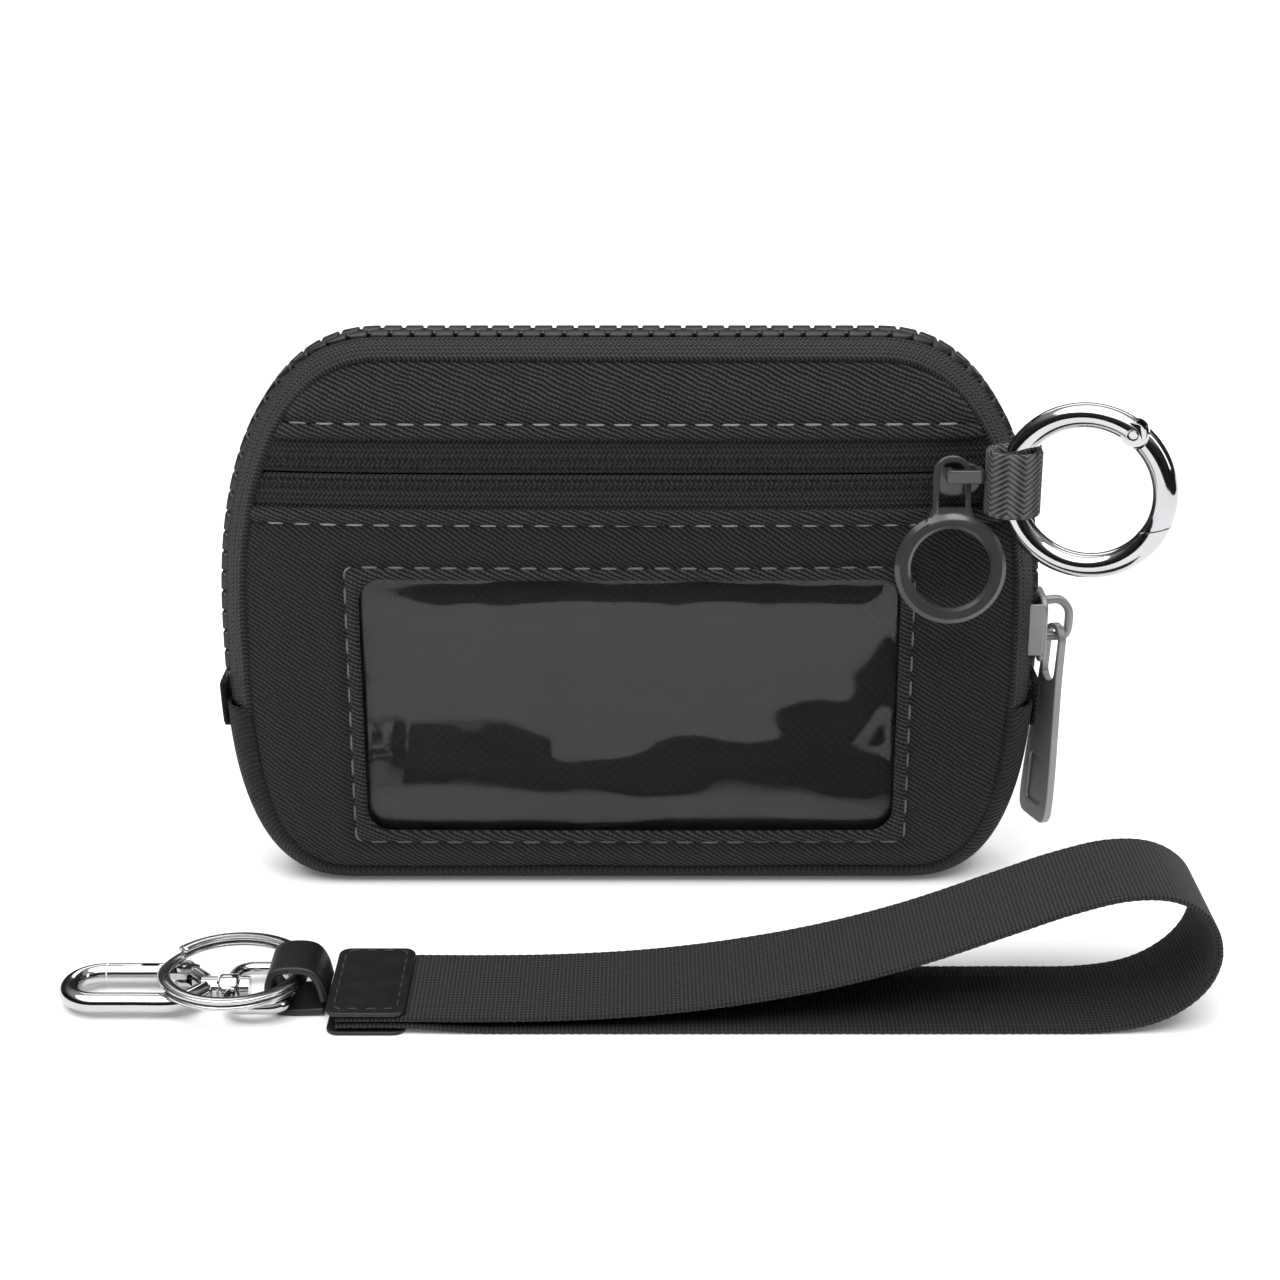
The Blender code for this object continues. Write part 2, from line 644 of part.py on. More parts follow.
part("leather_loop", ribbon(smooth_path(loop_points, 3), 1.1, STRAP_CENTRE_Y - 4.6,
                            STRAP_CENTRE_Y + 4.6), LEATHER, smooth=True)


def rod(name, x0, x1, radius, y=STRAP_CENTRE_Y, z=SWIVEL_Z, steps=14):
    """A round rod along X."""
    rings = [[(x, y + u, z + v) for u, v in circle(radius, steps)] for x in (x0, x1)]
    return part(name, loft(rings), CHROME, smooth=True)


def stud(name, x, y, radius, low, high, steps=14):
    """A round rod along Z."""
    rings = [[(x + u, y + v, z) for u, v in circle(radius, steps)] for z in (low, high)]
    return part(name, loft(rings), CHROME, smooth=True)


eye_path = []
for px, py in rounded(-58.4, -49.6, -6.1, 6.1, 2.6, 5):
    eye_path.append((px, STRAP_CENTRE_Y + py, SWIVEL_Z))
swivel = part("swivel_eye", sweep(eye_path, circle(0.95, 10), (0, 0, 1), closed=True), CHROME,
              smooth=True)
combine(swivel, [rod("boss", -60.0, -57.2, 2.05)], "UNION")
combine(swivel, [rod("boss_bore", -62.0, -55.0, 1.2)], "DIFFERENCE")


def clip_side(y):
    return STRAP_CENTRE_Y + y


CLIP_RIGHT = -66.6
CLIP_LEFT = -82.1 + CLIP_HALF
clip_path = [(-61.6, clip_side(0)), (-62.6, clip_side(-1.6)), (-64.2, clip_side(-3.6)),
             (-66.6, clip_side(-CLIP_HALF)), (-72.0, clip_side(-CLIP_HALF))]
for step in range(13):
    bend = math.radians(270 - 15 * step)
    clip_path.append((CLIP_LEFT + CLIP_HALF * math.cos(bend), clip_side(CLIP_HALF * math.sin(bend))))
clip_body = part("clip_body", sweep([(x, y, SWIVEL_Z) for x, y in clip_path],
                                    circle(CLIP_WIRE, 12), (0, 0, 1)), CHROME, smooth=True)
arm_path = [(-61.6, clip_side(0.2)), (-62.8, clip_side(2.0)), (-64.6, clip_side(3.9))]
arm = part("clip_arm", sweep([(x, y, SWIVEL_Z) for x, y in arm_path], circle(CLIP_WIRE, 12),
                             (0, 0, 1)), CHROME)
lugs = [stud("clip_lug", -66.0, clip_side(CLIP_HALF), 1.5, SWIVEL_Z - 1.45, SWIVEL_Z + 1.45),
        part("clip_bridge", prism([(-66.0, clip_side(3.1)), (-63.6, clip_side(2.6)),
                                   (-63.6, clip_side(4.4)), (-66.0, clip_side(6.0))],
                                  SWIVEL_Z - 1.4, SWIVEL_Z + 1.4, "XY"), CHROME)]
combine(clip_body, [arm] + lugs + [rod("post", -61.6, -56.8, 0.9), rod("neck", -62.6, -60.3, 1.7),
                                   rod("head", -56.9, -55.6, 1.75)], "UNION")
slot_box = prism([(-64.4, clip_side(CLIP_HALF - 4.0)), (-64.4, clip_side(CLIP_HALF + 4.0)),
                  (-70.0, clip_side(CLIP_HALF + 4.0)), (-70.0, clip_side(CLIP_HALF - 4.0))],
                 SWIVEL_Z - 0.85, SWIVEL_Z + 0.85, "XY")
combine(clip_body, [part("lug_slot", slot_box, CHROME),
                    stud("lug_bore", -66.0, clip_side(CLIP_HALF), 0.8, -1, 6)], "DIFFERENCE")
stud("clip_pin", -66.0, clip_side(CLIP_HALF), 0.5, SWIVEL_Z - 1.4, SWIVEL_Z + 1.4)
clip_gate = part("clip_gate", sweep([(-68.0, clip_side(CLIP_HALF), SWIVEL_Z),
                                     (CLIP_LEFT + 0.3, clip_side(CLIP_HALF), SWIVEL_Z)],
                                    circle(CLIP_WIRE, 12), (0, 0, 1)), CHROME, smooth=True)
tongue = prism([(-66.0, clip_side(CLIP_HALF - 1.1)), (-68.6, clip_side(CLIP_HALF - 1.1)),
                (-68.6, clip_side(CLIP_HALF + 1.1)), (-66.0, clip_side(CLIP_HALF + 1.1))],
               SWIVEL_Z - 0.5, SWIVEL_Z + 0.5, "XY")
combine(clip_gate, [part("clip_tongue", tongue, CHROME),
                    stud("tongue_round", -66.0, clip_side(CLIP_HALF), 1.15, SWIVEL_Z - 0.5,
                         SWIVEL_Z + 0.5)], "UNION")
combine(clip_gate, [stud("tongue_bore", -66.0, clip_side(CLIP_HALF), 0.8, -1, 6)], "DIFFERENCE")


def split_ring():
    """A flat wire wound almost twice, stepping up one layer between its two ends."""
    rings = []
    for i in range(56):
        angle = 214.0 + 652.0 * i / 55
        step = min(max((angle - 510.0) / 60.0, 0.0), 1.0)
        z = 4.5 + 0.98 * step * step * (3 - 2 * step)
        turn = math.radians(angle)
        ring = []
        for radius, height in ((-0.85, -0.4), (0.85, -0.4), (0.85, 0.4), (-0.85, 0.4)):
            r = SPLIT_RADIUS + radius
            ring.append((SPLIT_CENTRE[0] + r * math.cos(turn),
                         SPLIT_CENTRE[1] + r * math.sin(turn), z + height))
        rings.append(ring)
    return loft(rings)


part("split_ring", split_ring(), CHROME)
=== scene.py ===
import math
from bisect import bisect_right

import bmesh
import bpy
from mathutils import Matrix, Vector, noise


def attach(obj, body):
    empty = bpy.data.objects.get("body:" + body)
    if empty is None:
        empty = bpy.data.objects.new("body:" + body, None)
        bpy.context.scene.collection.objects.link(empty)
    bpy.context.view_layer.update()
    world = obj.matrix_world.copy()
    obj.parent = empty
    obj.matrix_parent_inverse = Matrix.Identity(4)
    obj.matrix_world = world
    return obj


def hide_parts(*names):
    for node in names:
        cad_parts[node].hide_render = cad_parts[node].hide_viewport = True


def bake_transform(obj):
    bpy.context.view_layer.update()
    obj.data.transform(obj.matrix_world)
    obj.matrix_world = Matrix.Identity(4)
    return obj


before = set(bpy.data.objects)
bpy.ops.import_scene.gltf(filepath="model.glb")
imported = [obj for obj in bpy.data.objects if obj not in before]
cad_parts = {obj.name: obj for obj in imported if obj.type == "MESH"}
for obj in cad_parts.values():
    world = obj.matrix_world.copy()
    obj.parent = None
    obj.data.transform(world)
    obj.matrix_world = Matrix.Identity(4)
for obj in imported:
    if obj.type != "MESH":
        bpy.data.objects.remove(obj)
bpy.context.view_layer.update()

# Dimensions in millimetres, as in the frame's source; piece() turns them into metres.
MM = 0.001
HALF_WIDTH = 64.5
HEIGHT = 90.0
WAIST_Z = 42.0
SEAM_Y = 8.0
SEAM_INSET = 3.0
SIDE_EXTRA_INSET = 1.3
PANEL_CROWN = 2.5
ZIP_END_Z = 30.0
UPPER_STITCH_Z = 77.4
UPPER_LIP_Z = 75.1
POCKET_ZIP_Z = 69.5
LOWER_LIP_Z = 64.1
LOWER_STITCH_Z = 61.7
WINDOW_HALF = 44.0
WINDOW_LOW_Z = 8.1
WINDOW_HIGH_Z = 54.9
LIP_WIDTH = 2.0
TOOTH_PITCH = 3.3
STRAP_CENTRE_Y = -47.1
SWIVEL_Z = 2.3


# ---- node materials

class Nodes:
    """Short calls for the nodes of a material or a world."""

    def __init__(self, owner, shader):
        owner.use_nodes = True
        self.tree = owner.node_tree
        self.shader = self.tree.nodes[shader]

    def set(self, socket, value):
        self.shader.inputs[socket].default_value = value

    def join(self, source, target):
        if isinstance(source, (int, float)):
            target.default_value = source
        else:
            self.tree.links.new(source, target)

    def node(self, kind, *sources, **values):
        """A new node: its first inputs joined in order, others set by name."""
        made = self.tree.nodes.new("ShaderNode" + kind)
        for source, target in zip(sources, made.inputs):
            self.join(source, target)
        for name, value in values.items():
            made.inputs[name].default_value = value
        return made

    def math(self, operation, *values, clamp=False):
        made = self.node("Math", *values)
        made.operation = operation
        made.use_clamp = clamp
        return made.outputs[0]


class Look(Nodes):
    """A Principled material."""

    def __init__(self, name, colour, roughness, metallic=0.0):
        self.material = bpy.data.materials.new(name)
        super().__init__(self.material, "Principled BSDF")
        self.set("Base Color", (*colour, 1.0))
        self.set("Roughness", roughness)
        self.set("Metallic", metallic)

    def times(self, first, second):
        return self.math("MULTIPLY", first, second)

    def plus(self, first, second):
        return self.math("ADD", first, second)

    def blend(self, value, factor, base, clamp=False):
        """The value times the factor, on top of the base."""
        return self.math("MULTIPLY_ADD", value, factor, base, clamp=clamp)

    def uv(self):
        """The surface's own coordinates in millimetres."""
        source = self.node("UVMap")
        source.uv_map = "UVMap"
        split = self.node("SeparateXYZ", source.outputs[0])
        return split.outputs[0], split.outputs[1], source.outputs[0]

    def solid(self):
        """The same from the object's own space, for a solid without its own coordinates."""
        sized = self.node("VectorMath", self.place())
        sized.operation = "SCALE"
        sized.inputs["Scale"].default_value = 1 / MM
        split = self.node("SeparateXYZ", sized.outputs[0])
        return split.outputs[0], split.outputs[2], sized.outputs[0]

    def place(self):
        return self.node("TexCoord").outputs["Object"]

    def noise(self, vector, scale, detail=2.0, rough=0.5):
        made = self.node("TexNoise", vector, Scale=scale, Detail=detail, Roughness=rough)
        return made.outputs["Fac"]

    def wave(self, value, pitch):
        """0 to 1 sine of a length in millimetres."""
        return self.blend(self.math("SINE", self.times(value, 2 * math.pi / pitch)), 0.5, 0.5)

    def paint(self, factor, dark, light):
        ramp = self.node("Mix", factor)
        ramp.data_type = "RGBA"
        ramp.inputs[6].default_value = (*dark, 1.0)
        ramp.inputs[7].default_value = (*light, 1.0)
        self.join(ramp.outputs[2], self.shader.inputs["Base Color"])

    def rough(self, factor, low, high):
        self.join(self.blend(factor, high - low, low), self.shader.inputs["Roughness"])

    def bump(self, height, distance, strength=1.0):
        made = self.node("Bump", Strength=strength, Distance=distance * MM)
        self.join(height, made.inputs["Height"])
        self.join(made.outputs[0], self.shader.inputs["Normal"])

    def cloth(self, height, fibre, dark, light, speck, power, fuzz, relief, strength=1.0):
        """Colour and relief of yarns from their height and the fibres on them."""
        speckle = self.blend(fibre, 2.0, -1.0)
        shade = self.blend(speckle, speck, height, clamp=True)
        self.paint(self.math("POWER", shade, power), dark, light)
        self.set("Specular IOR Level", 0.25)
        self.bump(self.blend(fibre, fuzz, height), relief, strength)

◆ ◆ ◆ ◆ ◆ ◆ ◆

— What you will do —
Starting at the line that contains "ring.append((SPLIT_CENTRE[0] + r" and stopping at the line that contains "obj.data.transform(obj.matrix_world)", transcribe the lines exactly; both boundary lines are to be included.

— Response to this exercise —
            ring.append((SPLIT_CENTRE[0] + r * math.cos(turn),
                         SPLIT_CENTRE[1] + r * math.sin(turn), z + height))
        rings.append(ring)
    return loft(rings)


part("split_ring", split_ring(), CHROME)
=== scene.py ===
import math
from bisect import bisect_right

import bmesh
import bpy
from mathutils import Matrix, Vector, noise


def attach(obj, body):
    empty = bpy.data.objects.get("body:" + body)
    if empty is None:
        empty = bpy.data.objects.new("body:" + body, None)
        bpy.context.scene.collection.objects.link(empty)
    bpy.context.view_layer.update()
    world = obj.matrix_world.copy()
    obj.parent = empty
    obj.matrix_parent_inverse = Matrix.Identity(4)
    obj.matrix_world = world
    return obj


def hide_parts(*names):
    for node in names:
        cad_parts[node].hide_render = cad_parts[node].hide_viewport = True


def bake_transform(obj):
    bpy.context.view_layer.update()
    obj.data.transform(obj.matrix_world)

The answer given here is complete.